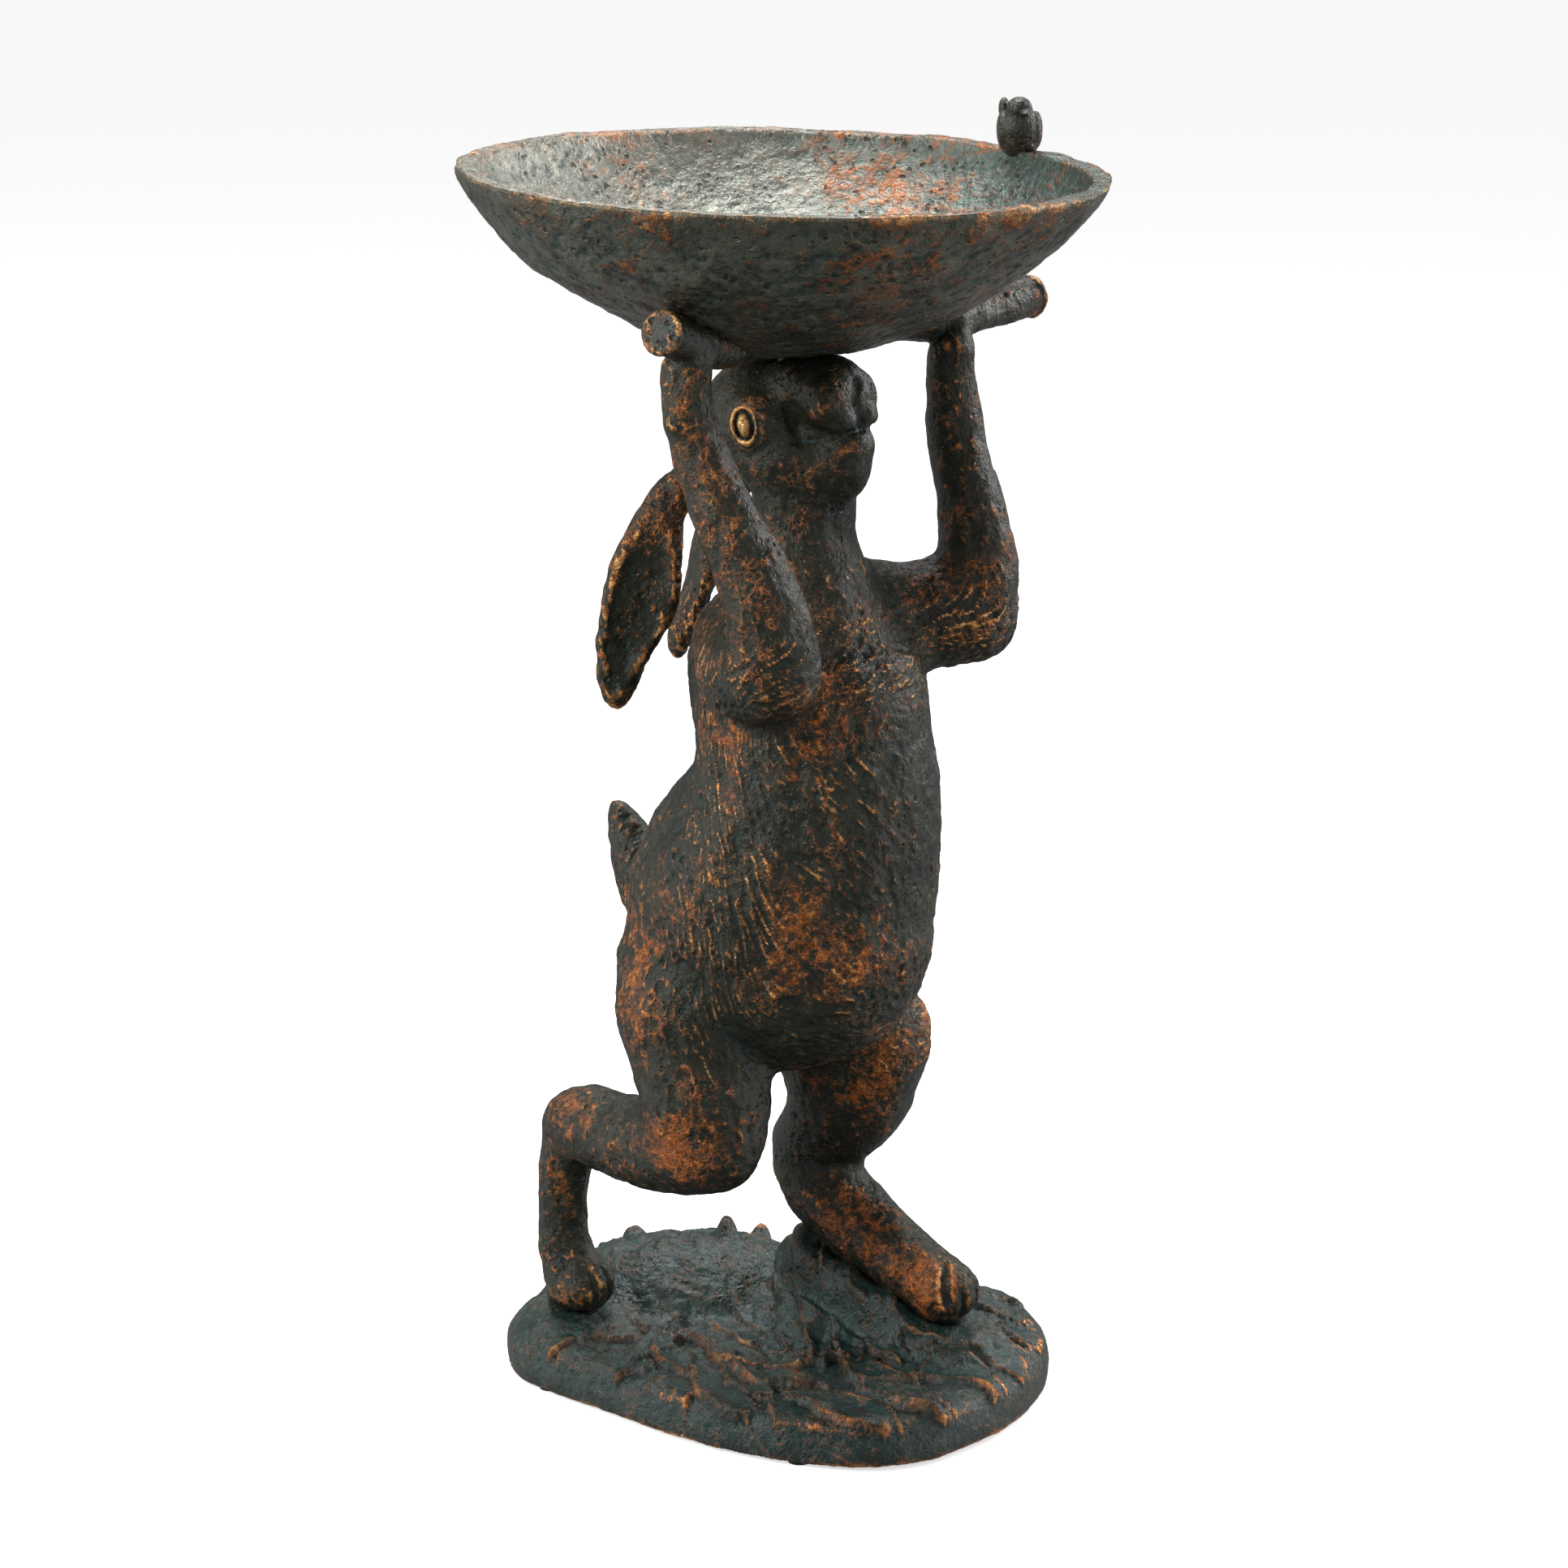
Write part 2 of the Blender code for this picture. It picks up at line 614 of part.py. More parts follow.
def build():
    clear_scene()
    parts = new_collection("bird_bath")
    cutters = new_collection("cutters")
    patina_body = material("bronze_patina_brown", BRONZE_DARK, 0.45, 0.6)
    patina_green = material("bronze_patina_green", BRONZE_GREEN, 0.45, 0.6)
    steel = material("steel", STEEL, 0.35, 1.0)
    felt = material("felt", FELT, 0.95, 0.0)

    nodes = {
        "torso": make_torso(parts),
        "head": make_head(parts),
        "right_arm": make_right_arm(parts),
        "left_arm": make_left_arm(parts),
        "right_leg": make_right_leg(parts),
        "left_leg": make_left_leg(parts),
        "right_ear": make_right_ear(parts),
        "left_ear": make_left_ear(parts),
        "tail": make_tail(parts),
        "basin": make_basin(parts),
        "right_branch": make_right_branch(parts),
        "left_branch": make_left_branch(parts),
        "bird": make_bird(parts),
        "base": make_base(parts, cutters),
    }
    castings = list(nodes)
    cope_all(nodes, parts, cutters)
    for name, start, end, radius, *owners in DOWELS:
        fit_bar(parts, cutters, name, from_rabbit(*start), from_rabbit(*end), radius, owners, nodes)
    x, y, z = BIRD_PLACE
    spot = Vector((x, y, 0)).normalized() * BIRD_DOWEL_FROM_AXIS
    low, high = from_world(spot.x, spot.y, z - 7), from_world(spot.x, spot.y, z + 12)
    fit_bar(parts, cutters, "bird_dowel", low, high, 1.3, ("basin", "bird"), nodes, gap=0.2)
    fit_rods(parts, cutters, nodes)
    fit_pads(parts, nodes)

    for name, obj in nodes.items():
        if name in ("basin", "right_branch", "left_branch", "bird", "base"):
            paint(obj, patina_green)
        elif name in castings:
            paint(obj, patina_body)
        elif name.startswith("pad"):
            paint(obj, felt)
        else:
            paint(obj, steel)


build()
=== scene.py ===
"""Looks of the bird bath: finely modelled castings with an aged bronze finish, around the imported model.

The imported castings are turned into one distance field, blended and smoothed as one sculpture, carved with
its face, ears, toes and grass, and cut back into one piece for each casting. Lengths in the tables are
millimetres; the rabbit's own axes are forward, left and up.
"""

import math

import bpy
import numpy as np
import openvdb
from mathutils import Matrix, Vector


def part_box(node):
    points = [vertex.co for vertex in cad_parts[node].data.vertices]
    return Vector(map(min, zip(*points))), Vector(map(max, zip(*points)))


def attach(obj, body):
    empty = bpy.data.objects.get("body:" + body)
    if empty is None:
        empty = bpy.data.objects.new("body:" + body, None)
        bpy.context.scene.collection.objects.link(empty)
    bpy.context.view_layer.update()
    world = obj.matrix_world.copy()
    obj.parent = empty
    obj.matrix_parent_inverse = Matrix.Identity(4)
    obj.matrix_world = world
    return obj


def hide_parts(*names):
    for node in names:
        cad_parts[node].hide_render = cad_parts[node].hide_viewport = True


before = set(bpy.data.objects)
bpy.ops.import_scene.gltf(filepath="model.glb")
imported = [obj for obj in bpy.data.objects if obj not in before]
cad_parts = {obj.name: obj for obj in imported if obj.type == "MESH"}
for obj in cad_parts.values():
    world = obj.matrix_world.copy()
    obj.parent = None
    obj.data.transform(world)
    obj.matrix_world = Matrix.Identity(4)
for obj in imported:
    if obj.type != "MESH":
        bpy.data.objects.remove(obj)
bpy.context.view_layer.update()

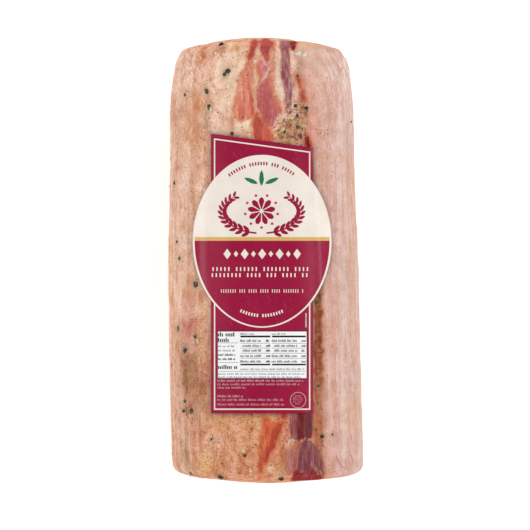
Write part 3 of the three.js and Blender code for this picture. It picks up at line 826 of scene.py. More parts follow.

■ **DIRECTIVE**:
Of the entries listed above, reproduce only the lines starting at the line containing "for name, obj" and ending at the line containing "obj.parent = empty". Include both, exactly as they stand.

■ **ANSWER TO THIS TASK**:
    for name, obj in nodes.items():
        if name in ("basin", "right_branch", "left_branch", "bird", "base"):
            paint(obj, patina_green)
        elif name in castings:
            paint(obj, patina_body)
        elif name.startswith("pad"):
            paint(obj, felt)
        else:
            paint(obj, steel)


build()
=== scene.py ===
"""Looks of the bird bath: finely modelled castings with an aged bronze finish, around the imported model.

The imported castings are turned into one distance field, blended and smoothed as one sculpture, carved with
its face, ears, toes and grass, and cut back into one piece for each casting. Lengths in the tables are
millimetres; the rabbit's own axes are forward, left and up.
"""

import math

import bpy
import numpy as np
import openvdb
from mathutils import Matrix, Vector


def part_box(node):
    points = [vertex.co for vertex in cad_parts[node].data.vertices]
    return Vector(map(min, zip(*points))), Vector(map(max, zip(*points)))


def attach(obj, body):
    empty = bpy.data.objects.get("body:" + body)
    if empty is None:
        empty = bpy.data.objects.new("body:" + body, None)
        bpy.context.scene.collection.objects.link(empty)
    bpy.context.view_layer.update()
    world = obj.matrix_world.copy()
    obj.parent = empty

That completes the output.